Fatherhood: Father’s Day

( #FathersDay )


Credit: Hallmark

Today is Father’s Day. It is the first one that I am celebrating as a father (and not just as a son). My son just passed the three month mark this week, so I thought it was just general good timing to sit down and collect my thoughts again about this whole parenting experience.

If you asked me to boil down the last three months, it has been an emotionally rewarding ride. But I am not saying that everything has been sweetness, new life means growing pains: for my son and for my wife and I. One of the skills we have had to develop is to have confidence in ourselves and put aside the advice of others.

I know that comes off as arrogant, but when it comes to children, everybody has an opinion. EVERYBODY. A couple of months ago, our doctor group (I say group, because our son has pretty much been seen a different doctor every time he goes in for a checkup) was concerned about weight, which in talking to many parents is fairly common. The doctors wanted to get the boy on formula. Of course I immediately ran out to buy some, but my wife wanted to explore other options. We read up on it and discussed the issue with certain friends and family (note that we reached out versus having advice shoved down our throats), the universal response was find a lactation consultant. We did. She resolved the issue in 5 minutes. Let me stop now and say that I don’t think there is anything wrong with formula, but I do believe that breastfeeding yields additional benefits.

I have a friend who is a nurse and he told me that most medical professionals only get a few paragraphs of training/information on breastfeeding when they are in school. This sent me into a rage because if they had more training (or had a lactation consultant on site), we would have resolved my son’s issues a few weeks earlier (and with less judgement). Since meeting with the consultant, our son has been consistently gaining the weight he needs (and the last few check-ups he exceeded the doctor’s expectations), but that didn’t stop me from asking the newest doctor why the practice was anti-breastfeeding.

She didn’t deny it. She basically said that breastfeeding is hard and when there is an issue they tell most mothers to switch to formula. That blew my mind. The takeaway lesson from this is: do your research, get several independent points of information, and obviously look at the child to see if they are: cranky, have bad skin, or have irregular bowel movements (especially urinating) to determine if you have a larger issue. Telling a doctor off is not high on my things-to-do list, but this lady needed a reality check and I hit her with hard facts, metrics (which we tracked religiously for weeks), and pointed out several flaws with their own process (complete lack of consistency). She just stammered and backed off.

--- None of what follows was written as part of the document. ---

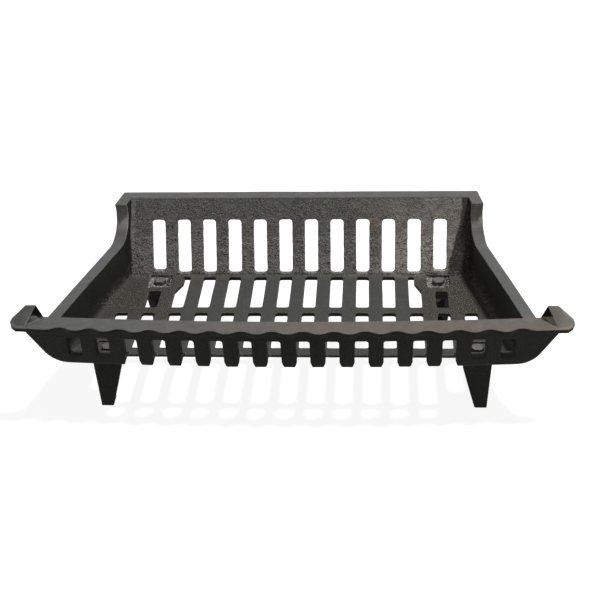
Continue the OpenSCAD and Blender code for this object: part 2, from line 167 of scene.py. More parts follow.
class StageSettings(bpy.types.PropertyGroup):
    """The floor, the lights and the camera."""

    floor_tone: FloatVectorProperty(
        name="Floor", description="Colour of the pale floor",
        default=(1.0, 1.0, 1.0), min=0.0, max=1.0, size=3, subtype="COLOR")
    floor_glow: FloatProperty(
        name="Floor Glow", description="How much of the floor's colour is seen in any shadow",
        default=0.9, min=0.0, max=1.0)
    shadow_tone: FloatVectorProperty(
        name="Floor Shadow", description="How much of the floor's colour a shadow takes",
        default=(0.34, 0.34, 0.34), min=0.0, max=1.0, size=3, subtype="COLOR")
    bounce_tone: FloatVectorProperty(
        name="Floor Bounce", description="Colour that the floor throws back on the iron",
        default=(0.1, 0.1, 0.1), min=0.0, max=1.0, size=3, subtype="COLOR")
    floor_size: FloatProperty(
        name="Floor Size", description="Width of the floor",
        default=16.0, min=2.0, unit="LENGTH", subtype="DISTANCE")
    ambient: FloatProperty(
        name="Ambient", description="Level of the even light from all round",
        default=0.13, min=0.0)
    key_power: FloatProperty(
        name="Key Power", description="Power of the soft light above",
        default=145.0, min=0.0, unit="POWER", subtype="POWER")
    key_size: FloatProperty(
        name="Key Size", description="Width of the soft light above",
        default=0.5, min=0.1, unit="LENGTH", subtype="DISTANCE")
    key_distance: FloatProperty(
        name="Key Distance", description="Distance of the soft light from the grate",
        default=4.0, min=0.5, unit="LENGTH", subtype="DISTANCE")
    key_side: FloatProperty(
        name="Key Side", description="Lean of the soft light to the right",
        default=math.radians(18), unit="ROTATION", subtype="ANGLE")
    key_front: FloatProperty(
        name="Key Front", description="Lean of the soft light to the front",
        default=math.radians(-5), unit="ROTATION", subtype="ANGLE")
    camera_place: FloatVectorProperty(
        name="Camera Place", description="Where the camera stands",
        default=(0.09006, -1.17087, 0.78062), size=3, unit="LENGTH", subtype="TRANSLATION")
    camera_pitch: FloatProperty(
        name="Camera Pitch", description="How far the camera looks down",
        default=0.53704, unit="ROTATION", subtype="ANGLE")
    camera_yaw: FloatProperty(
        name="Camera Yaw", description="How far the camera looks to the right",
        default=-0.07176, unit="ROTATION", subtype="ANGLE")
    camera_roll: FloatProperty(
        name="Camera Roll", description="How far the camera leans",
        default=-0.03575, unit="ROTATION", subtype="ANGLE")
    lens: FloatProperty(
        name="Lens", description="Focal length on a 36 mm sensor, in millimetres",
        default=69.302, min=10.0)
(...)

That was a solid “Dad-moment” for me because my wife and I did what we believed was right and got the positive results we hoped for. We stood up against the experts because their advice was generic and the easiest possible answer to give. They used scare tactics to bully us into using their sole suggestion instead of discussing options and alternatives (or even attempting to determine what the issue was in the first place). I am not mad at the doctors because the process of finding an alternative made me more informed and thus a better parent, which has been my objective every damn second this kid has been breathing air.

On a related note, I recently read an article on CNN, that calls out the stereotype of the “idiot father”. Apparently Huggies aired a commercial that made it seem like fathers were morons and a few male bloggers took offense to it. While I think the bloggers overreacted to the commercial, I do want to comment on the changing times.

I change diapers, watch my son so my wife can go out and feel like a real human being, wash him (we still need to tag team on that – he is a slippery little bastard). I also do most of the cooking, clean the house, do the food shopping, and of course, go to work. I am not complaining; I want my son look at me and not see a stranger. I want to set a good example for him and not make him think it is okay to sit on his ass while somebody is doing work around him (and I want a little helper in the kitchen). I think there are plenty of guys out there doing the same.

I have a set of values that are not the same as my parent’s, my family, or my friends (fortunately, my wife and I are on the same page). Those values have been hard earned through my mistakes and successes. I will pass these values on to my son (and any other children I have). He can choose to reject them if they don’t work for him, but I will at least give him a framework so he can work this stuff out for himself and learn to be his own person – which should be the goal of any good father.

To all the Dads out there doing the best they can, Happy Father’s Day.